Object data in JSON:
##########

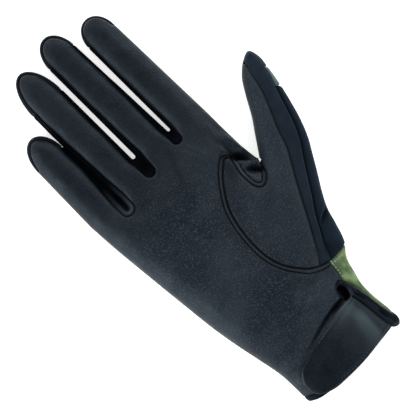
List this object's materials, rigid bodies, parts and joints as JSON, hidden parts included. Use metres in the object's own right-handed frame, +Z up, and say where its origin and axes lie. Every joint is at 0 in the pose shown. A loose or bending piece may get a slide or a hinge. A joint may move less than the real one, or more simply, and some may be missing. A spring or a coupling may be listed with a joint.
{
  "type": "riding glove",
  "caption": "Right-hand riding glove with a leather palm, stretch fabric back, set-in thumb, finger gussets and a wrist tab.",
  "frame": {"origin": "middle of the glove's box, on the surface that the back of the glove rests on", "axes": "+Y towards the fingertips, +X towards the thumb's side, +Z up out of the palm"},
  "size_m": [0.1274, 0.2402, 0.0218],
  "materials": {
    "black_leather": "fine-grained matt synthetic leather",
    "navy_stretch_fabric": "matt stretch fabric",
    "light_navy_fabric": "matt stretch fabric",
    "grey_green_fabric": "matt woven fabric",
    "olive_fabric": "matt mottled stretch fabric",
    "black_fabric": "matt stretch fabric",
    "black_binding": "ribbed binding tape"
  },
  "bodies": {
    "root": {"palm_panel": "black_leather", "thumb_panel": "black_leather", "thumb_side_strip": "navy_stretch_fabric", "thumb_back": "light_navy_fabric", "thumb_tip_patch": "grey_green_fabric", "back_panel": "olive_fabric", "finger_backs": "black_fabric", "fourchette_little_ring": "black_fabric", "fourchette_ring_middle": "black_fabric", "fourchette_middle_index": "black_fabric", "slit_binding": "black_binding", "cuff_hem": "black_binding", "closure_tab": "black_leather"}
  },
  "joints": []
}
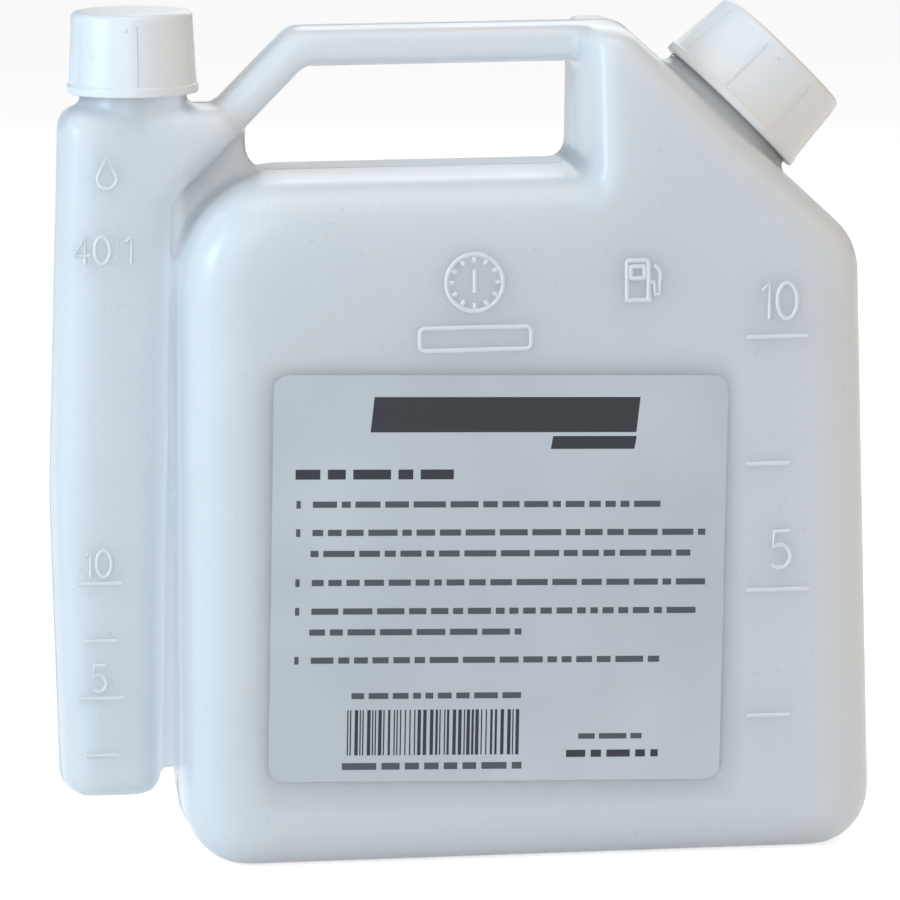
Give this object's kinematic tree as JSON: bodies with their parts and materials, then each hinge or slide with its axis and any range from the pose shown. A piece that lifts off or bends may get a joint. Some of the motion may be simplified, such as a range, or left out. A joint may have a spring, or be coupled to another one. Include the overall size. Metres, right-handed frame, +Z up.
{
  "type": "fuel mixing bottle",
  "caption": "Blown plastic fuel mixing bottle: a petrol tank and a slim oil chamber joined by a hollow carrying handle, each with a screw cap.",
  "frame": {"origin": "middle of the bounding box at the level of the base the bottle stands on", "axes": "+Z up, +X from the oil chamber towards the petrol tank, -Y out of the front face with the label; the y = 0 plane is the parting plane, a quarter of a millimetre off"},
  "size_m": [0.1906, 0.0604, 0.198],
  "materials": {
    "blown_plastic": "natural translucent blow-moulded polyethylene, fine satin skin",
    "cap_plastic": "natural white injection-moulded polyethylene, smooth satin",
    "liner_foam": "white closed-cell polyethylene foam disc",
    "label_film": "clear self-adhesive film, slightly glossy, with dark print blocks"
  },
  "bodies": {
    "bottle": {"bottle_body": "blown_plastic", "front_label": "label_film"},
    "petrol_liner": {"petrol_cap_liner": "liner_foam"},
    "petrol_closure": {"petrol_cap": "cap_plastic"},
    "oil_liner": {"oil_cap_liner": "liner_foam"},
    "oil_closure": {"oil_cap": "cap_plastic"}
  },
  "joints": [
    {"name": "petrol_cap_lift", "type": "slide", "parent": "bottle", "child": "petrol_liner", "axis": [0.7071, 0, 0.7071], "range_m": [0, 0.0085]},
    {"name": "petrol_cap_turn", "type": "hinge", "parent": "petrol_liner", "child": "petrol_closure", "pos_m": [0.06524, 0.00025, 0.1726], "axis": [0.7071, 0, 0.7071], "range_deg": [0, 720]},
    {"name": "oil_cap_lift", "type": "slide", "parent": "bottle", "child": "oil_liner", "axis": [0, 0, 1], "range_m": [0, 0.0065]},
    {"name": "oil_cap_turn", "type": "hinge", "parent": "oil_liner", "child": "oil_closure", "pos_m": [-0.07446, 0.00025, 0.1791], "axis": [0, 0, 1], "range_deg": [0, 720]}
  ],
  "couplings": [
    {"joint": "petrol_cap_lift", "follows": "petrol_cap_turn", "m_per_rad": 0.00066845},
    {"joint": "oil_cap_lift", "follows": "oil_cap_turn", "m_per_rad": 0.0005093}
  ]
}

##########

**WORK REQUIRED**
From the data above, extract every line in its exact form.

**TASK RESULT**
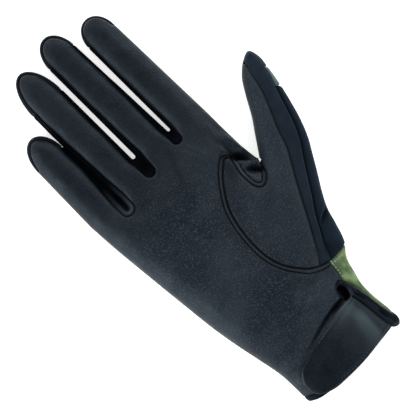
List this object's materials, rigid bodies, parts and joints as JSON, hidden parts included. Use metres in the object's own right-handed frame, +Z up, and say where its origin and axes lie. Every joint is at 0 in the pose shown. A loose or bending piece may get a slide or a hinge. A joint may move less than the real one, or more simply, and some may be missing. A spring or a coupling may be listed with a joint.
{
  "type": "riding glove",
  "caption": "Right-hand riding glove with a leather palm, stretch fabric back, set-in thumb, finger gussets and a wrist tab.",
  "frame": {"origin": "middle of the glove's box, on the surface that the back of the glove rests on", "axes": "+Y towards the fingertips, +X towards the thumb's side, +Z up out of the palm"},
  "size_m": [0.1274, 0.2402, 0.0218],
  "materials": {
    "black_leather": "fine-grained matt synthetic leather",
    "navy_stretch_fabric": "matt stretch fabric",
    "light_navy_fabric": "matt stretch fabric",
    "grey_green_fabric": "matt woven fabric",
    "olive_fabric": "matt mottled stretch fabric",
    "black_fabric": "matt stretch fabric",
    "black_binding": "ribbed binding tape"
  },
  "bodies": {
    "root": {"palm_panel": "black_leather", "thumb_panel": "black_leather", "thumb_side_strip": "navy_stretch_fabric", "thumb_back": "light_navy_fabric", "thumb_tip_patch": "grey_green_fabric", "back_panel": "olive_fabric", "finger_backs": "black_fabric", "fourchette_little_ring": "black_fabric", "fourchette_ring_middle": "black_fabric", "fourchette_middle_index": "black_fabric", "slit_binding": "black_binding", "cuff_hem": "black_binding", "closure_tab": "black_leather"}
  },
  "joints": []
}
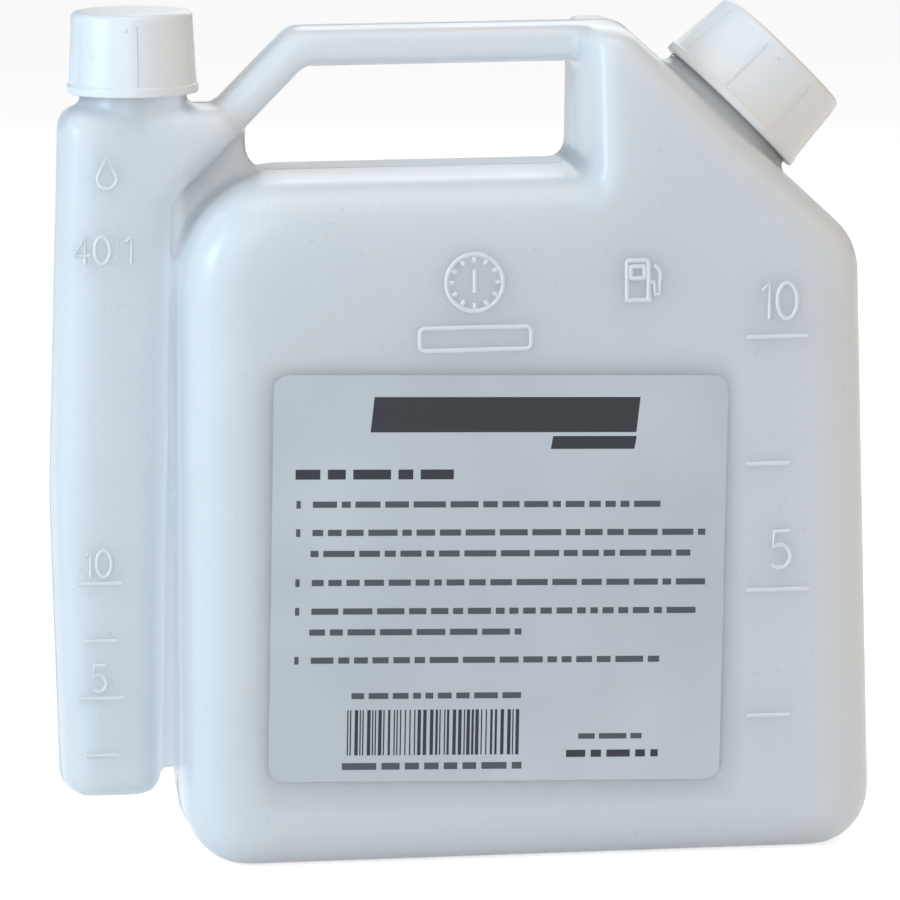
Give this object's kinematic tree as JSON: bodies with their parts and materials, then each hinge or slide with its axis and any range from the pose shown. A piece that lifts off or bends may get a joint. Some of the motion may be simplified, such as a range, or left out. A joint may have a spring, or be coupled to another one. Include the overall size. Metres, right-handed frame, +Z up.
{
  "type": "fuel mixing bottle",
  "caption": "Blown plastic fuel mixing bottle: a petrol tank and a slim oil chamber joined by a hollow carrying handle, each with a screw cap.",
  "frame": {"origin": "middle of the bounding box at the level of the base the bottle stands on", "axes": "+Z up, +X from the oil chamber towards the petrol tank, -Y out of the front face with the label; the y = 0 plane is the parting plane, a quarter of a millimetre off"},
  "size_m": [0.1906, 0.0604, 0.198],
  "materials": {
    "blown_plastic": "natural translucent blow-moulded polyethylene, fine satin skin",
    "cap_plastic": "natural white injection-moulded polyethylene, smooth satin",
    "liner_foam": "white closed-cell polyethylene foam disc",
    "label_film": "clear self-adhesive film, slightly glossy, with dark print blocks"
  },
  "bodies": {
    "bottle": {"bottle_body": "blown_plastic", "front_label": "label_film"},
    "petrol_liner": {"petrol_cap_liner": "liner_foam"},
    "petrol_closure": {"petrol_cap": "cap_plastic"},
    "oil_liner": {"oil_cap_liner": "liner_foam"},
    "oil_closure": {"oil_cap": "cap_plastic"}
  },
  "joints": [
    {"name": "petrol_cap_lift", "type": "slide", "parent": "bottle", "child": "petrol_liner", "axis": [0.7071, 0, 0.7071], "range_m": [0, 0.0085]},
    {"name": "petrol_cap_turn", "type": "hinge", "parent": "petrol_liner", "child": "petrol_closure", "pos_m": [0.06524, 0.00025, 0.1726], "axis": [0.7071, 0, 0.7071], "range_deg": [0, 720]},
    {"name": "oil_cap_lift", "type": "slide", "parent": "bottle", "child": "oil_liner", "axis": [0, 0, 1], "range_m": [0, 0.0065]},
    {"name": "oil_cap_turn", "type": "hinge", "parent": "oil_liner", "child": "oil_closure", "pos_m": [-0.07446, 0.00025, 0.1791], "axis": [0, 0, 1], "range_deg": [0, 720]}
  ],
  "couplings": [
    {"joint": "petrol_cap_lift", "follows": "petrol_cap_turn", "m_per_rad": 0.00066845},
    {"joint": "oil_cap_lift", "follows": "oil_cap_turn", "m_per_rad": 0.0005093}
  ]
}